Excerpted data start

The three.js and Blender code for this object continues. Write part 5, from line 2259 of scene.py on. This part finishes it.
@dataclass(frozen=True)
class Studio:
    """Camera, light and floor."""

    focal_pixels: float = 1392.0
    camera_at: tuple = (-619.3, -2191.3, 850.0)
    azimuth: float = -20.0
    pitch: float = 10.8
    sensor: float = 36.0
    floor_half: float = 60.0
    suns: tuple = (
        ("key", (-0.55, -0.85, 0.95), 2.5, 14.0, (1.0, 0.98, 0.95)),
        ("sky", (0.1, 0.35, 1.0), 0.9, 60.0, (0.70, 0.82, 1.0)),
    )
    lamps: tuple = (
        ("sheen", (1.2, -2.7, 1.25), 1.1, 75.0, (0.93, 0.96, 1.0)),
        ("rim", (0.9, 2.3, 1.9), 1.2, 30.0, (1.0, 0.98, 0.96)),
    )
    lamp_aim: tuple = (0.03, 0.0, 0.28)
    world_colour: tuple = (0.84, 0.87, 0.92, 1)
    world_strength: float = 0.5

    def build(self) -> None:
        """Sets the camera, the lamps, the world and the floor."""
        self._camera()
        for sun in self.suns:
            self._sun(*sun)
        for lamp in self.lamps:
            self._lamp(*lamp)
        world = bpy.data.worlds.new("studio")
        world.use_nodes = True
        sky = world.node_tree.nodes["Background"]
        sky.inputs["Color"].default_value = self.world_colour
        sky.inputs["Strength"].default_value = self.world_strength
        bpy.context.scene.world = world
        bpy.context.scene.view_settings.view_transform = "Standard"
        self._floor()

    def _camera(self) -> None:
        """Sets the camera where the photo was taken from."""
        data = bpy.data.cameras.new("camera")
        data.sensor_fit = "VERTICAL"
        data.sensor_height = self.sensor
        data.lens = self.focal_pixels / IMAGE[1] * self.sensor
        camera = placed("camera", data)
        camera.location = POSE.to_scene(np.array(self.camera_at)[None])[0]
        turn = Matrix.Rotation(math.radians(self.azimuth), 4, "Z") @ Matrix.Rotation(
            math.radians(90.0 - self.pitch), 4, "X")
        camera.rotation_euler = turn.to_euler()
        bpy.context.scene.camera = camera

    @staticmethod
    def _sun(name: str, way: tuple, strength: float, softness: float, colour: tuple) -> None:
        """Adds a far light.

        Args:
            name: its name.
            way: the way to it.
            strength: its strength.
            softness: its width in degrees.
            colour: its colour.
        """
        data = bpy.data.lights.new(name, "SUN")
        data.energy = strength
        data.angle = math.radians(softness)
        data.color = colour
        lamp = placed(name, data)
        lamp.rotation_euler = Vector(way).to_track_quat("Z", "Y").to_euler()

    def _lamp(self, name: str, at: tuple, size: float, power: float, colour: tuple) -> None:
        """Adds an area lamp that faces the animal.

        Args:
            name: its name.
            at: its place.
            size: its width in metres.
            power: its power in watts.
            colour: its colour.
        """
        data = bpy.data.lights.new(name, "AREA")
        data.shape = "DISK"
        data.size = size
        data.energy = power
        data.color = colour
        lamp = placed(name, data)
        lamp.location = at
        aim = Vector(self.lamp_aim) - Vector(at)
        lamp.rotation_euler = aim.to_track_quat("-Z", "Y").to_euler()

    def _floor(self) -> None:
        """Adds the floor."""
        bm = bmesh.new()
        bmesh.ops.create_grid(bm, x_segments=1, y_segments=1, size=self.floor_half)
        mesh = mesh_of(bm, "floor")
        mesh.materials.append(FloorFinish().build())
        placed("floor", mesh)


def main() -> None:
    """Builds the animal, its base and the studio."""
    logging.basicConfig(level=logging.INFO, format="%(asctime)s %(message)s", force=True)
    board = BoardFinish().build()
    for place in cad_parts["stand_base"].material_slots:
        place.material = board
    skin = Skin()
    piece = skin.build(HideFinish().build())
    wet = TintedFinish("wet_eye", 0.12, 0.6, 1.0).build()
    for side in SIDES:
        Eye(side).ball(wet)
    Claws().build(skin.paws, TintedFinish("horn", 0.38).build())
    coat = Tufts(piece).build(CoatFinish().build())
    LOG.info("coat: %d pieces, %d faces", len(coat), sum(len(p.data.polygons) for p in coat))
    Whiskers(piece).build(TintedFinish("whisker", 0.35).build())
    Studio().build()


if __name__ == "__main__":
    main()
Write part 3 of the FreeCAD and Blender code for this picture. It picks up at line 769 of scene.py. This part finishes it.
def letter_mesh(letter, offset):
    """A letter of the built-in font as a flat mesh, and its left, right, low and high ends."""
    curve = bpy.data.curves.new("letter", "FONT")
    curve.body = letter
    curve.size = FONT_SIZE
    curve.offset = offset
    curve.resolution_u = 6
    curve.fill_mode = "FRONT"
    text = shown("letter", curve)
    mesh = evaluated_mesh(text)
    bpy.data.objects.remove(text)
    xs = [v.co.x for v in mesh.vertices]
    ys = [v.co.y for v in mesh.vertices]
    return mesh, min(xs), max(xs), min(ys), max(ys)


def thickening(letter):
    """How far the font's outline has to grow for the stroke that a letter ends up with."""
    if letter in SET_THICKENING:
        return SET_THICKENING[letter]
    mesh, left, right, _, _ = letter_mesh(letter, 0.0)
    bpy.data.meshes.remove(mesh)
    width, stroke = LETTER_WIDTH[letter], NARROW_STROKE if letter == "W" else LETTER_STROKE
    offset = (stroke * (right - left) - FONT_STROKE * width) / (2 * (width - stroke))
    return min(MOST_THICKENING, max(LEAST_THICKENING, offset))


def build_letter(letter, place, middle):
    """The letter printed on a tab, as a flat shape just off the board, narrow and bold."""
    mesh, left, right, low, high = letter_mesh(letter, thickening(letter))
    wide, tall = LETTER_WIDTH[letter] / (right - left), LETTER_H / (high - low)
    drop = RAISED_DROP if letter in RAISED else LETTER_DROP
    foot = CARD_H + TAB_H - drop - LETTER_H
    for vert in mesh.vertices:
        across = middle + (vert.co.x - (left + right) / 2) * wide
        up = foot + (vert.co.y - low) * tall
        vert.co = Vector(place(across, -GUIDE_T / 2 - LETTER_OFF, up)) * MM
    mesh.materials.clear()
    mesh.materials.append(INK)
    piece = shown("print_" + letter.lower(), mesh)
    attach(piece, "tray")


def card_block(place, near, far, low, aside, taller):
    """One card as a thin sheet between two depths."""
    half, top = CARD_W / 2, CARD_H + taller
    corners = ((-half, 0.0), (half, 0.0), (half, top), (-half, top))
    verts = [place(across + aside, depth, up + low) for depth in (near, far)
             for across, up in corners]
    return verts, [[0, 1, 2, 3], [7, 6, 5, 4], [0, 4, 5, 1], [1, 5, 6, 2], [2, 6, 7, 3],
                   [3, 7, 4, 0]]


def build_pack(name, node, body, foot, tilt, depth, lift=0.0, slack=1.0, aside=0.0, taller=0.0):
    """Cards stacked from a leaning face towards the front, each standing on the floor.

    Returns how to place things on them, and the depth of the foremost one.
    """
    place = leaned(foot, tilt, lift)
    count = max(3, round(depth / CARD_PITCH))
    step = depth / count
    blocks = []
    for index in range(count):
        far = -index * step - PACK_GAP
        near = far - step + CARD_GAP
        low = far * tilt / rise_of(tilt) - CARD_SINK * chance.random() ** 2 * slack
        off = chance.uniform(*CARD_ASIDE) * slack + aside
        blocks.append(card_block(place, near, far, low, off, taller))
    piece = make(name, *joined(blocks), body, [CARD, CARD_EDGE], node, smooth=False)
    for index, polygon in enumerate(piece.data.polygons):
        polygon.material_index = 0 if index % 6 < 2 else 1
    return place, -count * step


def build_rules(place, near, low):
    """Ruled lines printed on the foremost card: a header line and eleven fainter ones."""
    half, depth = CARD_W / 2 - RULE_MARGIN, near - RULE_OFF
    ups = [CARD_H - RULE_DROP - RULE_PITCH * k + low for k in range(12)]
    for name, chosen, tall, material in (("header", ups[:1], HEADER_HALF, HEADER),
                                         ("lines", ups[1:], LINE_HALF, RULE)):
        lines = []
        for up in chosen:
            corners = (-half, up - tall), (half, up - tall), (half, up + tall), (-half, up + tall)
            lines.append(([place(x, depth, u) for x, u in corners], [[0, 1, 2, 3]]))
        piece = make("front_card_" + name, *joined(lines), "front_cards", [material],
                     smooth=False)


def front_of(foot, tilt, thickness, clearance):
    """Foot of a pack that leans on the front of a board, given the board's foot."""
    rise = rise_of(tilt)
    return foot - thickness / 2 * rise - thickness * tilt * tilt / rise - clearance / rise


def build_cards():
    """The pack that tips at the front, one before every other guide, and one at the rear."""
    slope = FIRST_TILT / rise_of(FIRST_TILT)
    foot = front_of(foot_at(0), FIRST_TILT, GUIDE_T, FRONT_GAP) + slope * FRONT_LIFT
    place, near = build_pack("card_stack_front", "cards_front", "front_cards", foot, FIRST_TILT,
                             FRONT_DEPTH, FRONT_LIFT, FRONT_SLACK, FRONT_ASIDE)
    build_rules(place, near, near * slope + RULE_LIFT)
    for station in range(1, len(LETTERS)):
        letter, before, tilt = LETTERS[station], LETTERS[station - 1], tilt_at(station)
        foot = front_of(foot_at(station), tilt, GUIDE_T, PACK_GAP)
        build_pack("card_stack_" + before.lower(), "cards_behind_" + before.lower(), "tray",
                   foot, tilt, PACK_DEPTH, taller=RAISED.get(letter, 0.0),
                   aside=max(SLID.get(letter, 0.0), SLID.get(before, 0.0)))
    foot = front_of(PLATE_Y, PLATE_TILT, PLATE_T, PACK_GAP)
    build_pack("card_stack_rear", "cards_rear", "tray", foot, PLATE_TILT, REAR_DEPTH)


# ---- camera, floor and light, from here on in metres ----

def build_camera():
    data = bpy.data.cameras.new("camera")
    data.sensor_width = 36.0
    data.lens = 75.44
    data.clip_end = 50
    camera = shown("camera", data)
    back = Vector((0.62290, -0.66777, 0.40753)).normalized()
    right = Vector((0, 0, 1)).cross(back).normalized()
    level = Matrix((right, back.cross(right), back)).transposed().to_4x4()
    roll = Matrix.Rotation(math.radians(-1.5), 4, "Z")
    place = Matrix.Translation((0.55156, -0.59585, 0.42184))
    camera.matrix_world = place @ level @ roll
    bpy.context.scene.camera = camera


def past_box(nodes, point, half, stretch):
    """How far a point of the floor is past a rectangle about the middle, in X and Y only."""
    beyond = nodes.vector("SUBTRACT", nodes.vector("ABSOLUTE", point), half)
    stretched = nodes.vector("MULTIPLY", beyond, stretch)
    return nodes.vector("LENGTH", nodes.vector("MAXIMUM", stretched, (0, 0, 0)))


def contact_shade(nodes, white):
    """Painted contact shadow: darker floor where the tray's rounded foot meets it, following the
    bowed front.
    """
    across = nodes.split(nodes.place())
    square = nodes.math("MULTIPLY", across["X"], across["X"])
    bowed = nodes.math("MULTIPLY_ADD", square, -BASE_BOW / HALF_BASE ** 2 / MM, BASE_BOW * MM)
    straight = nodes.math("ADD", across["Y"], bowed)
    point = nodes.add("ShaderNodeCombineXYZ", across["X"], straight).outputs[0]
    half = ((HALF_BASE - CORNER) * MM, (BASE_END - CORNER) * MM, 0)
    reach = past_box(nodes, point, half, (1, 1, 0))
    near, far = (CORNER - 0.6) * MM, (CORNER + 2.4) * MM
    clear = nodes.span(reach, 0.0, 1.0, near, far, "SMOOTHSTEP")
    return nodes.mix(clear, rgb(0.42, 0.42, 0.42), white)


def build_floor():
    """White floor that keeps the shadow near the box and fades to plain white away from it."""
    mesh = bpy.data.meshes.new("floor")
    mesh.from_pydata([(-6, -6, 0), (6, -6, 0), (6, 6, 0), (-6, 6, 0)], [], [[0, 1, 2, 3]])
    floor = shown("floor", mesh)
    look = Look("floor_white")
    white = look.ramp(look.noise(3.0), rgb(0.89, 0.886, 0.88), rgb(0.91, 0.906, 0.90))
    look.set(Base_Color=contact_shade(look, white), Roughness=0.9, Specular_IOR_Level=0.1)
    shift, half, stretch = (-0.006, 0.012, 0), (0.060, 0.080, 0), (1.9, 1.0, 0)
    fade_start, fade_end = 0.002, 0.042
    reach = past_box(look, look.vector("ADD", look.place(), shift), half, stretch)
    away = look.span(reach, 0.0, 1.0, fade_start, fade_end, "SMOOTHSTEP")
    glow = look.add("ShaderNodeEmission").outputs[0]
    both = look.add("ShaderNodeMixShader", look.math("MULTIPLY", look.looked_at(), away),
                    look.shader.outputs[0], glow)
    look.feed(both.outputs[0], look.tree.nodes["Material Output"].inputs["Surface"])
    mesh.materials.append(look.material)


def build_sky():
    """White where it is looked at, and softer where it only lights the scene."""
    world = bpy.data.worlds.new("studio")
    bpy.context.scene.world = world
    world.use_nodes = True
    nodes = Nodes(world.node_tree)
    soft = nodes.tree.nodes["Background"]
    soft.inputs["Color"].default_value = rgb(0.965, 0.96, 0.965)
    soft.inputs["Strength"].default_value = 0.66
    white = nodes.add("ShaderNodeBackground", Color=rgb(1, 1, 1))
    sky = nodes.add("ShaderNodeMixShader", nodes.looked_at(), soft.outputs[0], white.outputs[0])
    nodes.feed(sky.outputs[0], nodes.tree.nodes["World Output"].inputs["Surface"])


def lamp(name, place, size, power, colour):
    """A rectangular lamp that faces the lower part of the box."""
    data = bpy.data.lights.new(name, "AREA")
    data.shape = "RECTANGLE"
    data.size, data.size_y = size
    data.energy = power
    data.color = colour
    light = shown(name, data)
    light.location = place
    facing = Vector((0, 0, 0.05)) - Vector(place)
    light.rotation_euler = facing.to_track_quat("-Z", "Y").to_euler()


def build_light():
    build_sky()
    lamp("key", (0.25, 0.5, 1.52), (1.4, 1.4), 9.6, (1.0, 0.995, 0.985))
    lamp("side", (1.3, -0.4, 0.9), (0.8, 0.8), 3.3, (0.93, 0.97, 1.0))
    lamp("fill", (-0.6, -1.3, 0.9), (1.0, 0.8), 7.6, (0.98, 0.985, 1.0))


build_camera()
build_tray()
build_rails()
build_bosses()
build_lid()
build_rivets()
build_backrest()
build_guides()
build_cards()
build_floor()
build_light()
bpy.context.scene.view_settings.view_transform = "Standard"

Excerpted data end

Without changing anything, quote the lines from the top of the data to the line that contains "world_strength: float = 0.5", including that line.

The three.js and Blender code for this object continues. Write part 5, from line 2259 of scene.py on. This part finishes it.
@dataclass(frozen=True)
class Studio:
    """Camera, light and floor."""

    focal_pixels: float = 1392.0
    camera_at: tuple = (-619.3, -2191.3, 850.0)
    azimuth: float = -20.0
    pitch: float = 10.8
    sensor: float = 36.0
    floor_half: float = 60.0
    suns: tuple = (
        ("key", (-0.55, -0.85, 0.95), 2.5, 14.0, (1.0, 0.98, 0.95)),
        ("sky", (0.1, 0.35, 1.0), 0.9, 60.0, (0.70, 0.82, 1.0)),
    )
    lamps: tuple = (
        ("sheen", (1.2, -2.7, 1.25), 1.1, 75.0, (0.93, 0.96, 1.0)),
        ("rim", (0.9, 2.3, 1.9), 1.2, 30.0, (1.0, 0.98, 0.96)),
    )
    lamp_aim: tuple = (0.03, 0.0, 0.28)
    world_colour: tuple = (0.84, 0.87, 0.92, 1)
    world_strength: float = 0.5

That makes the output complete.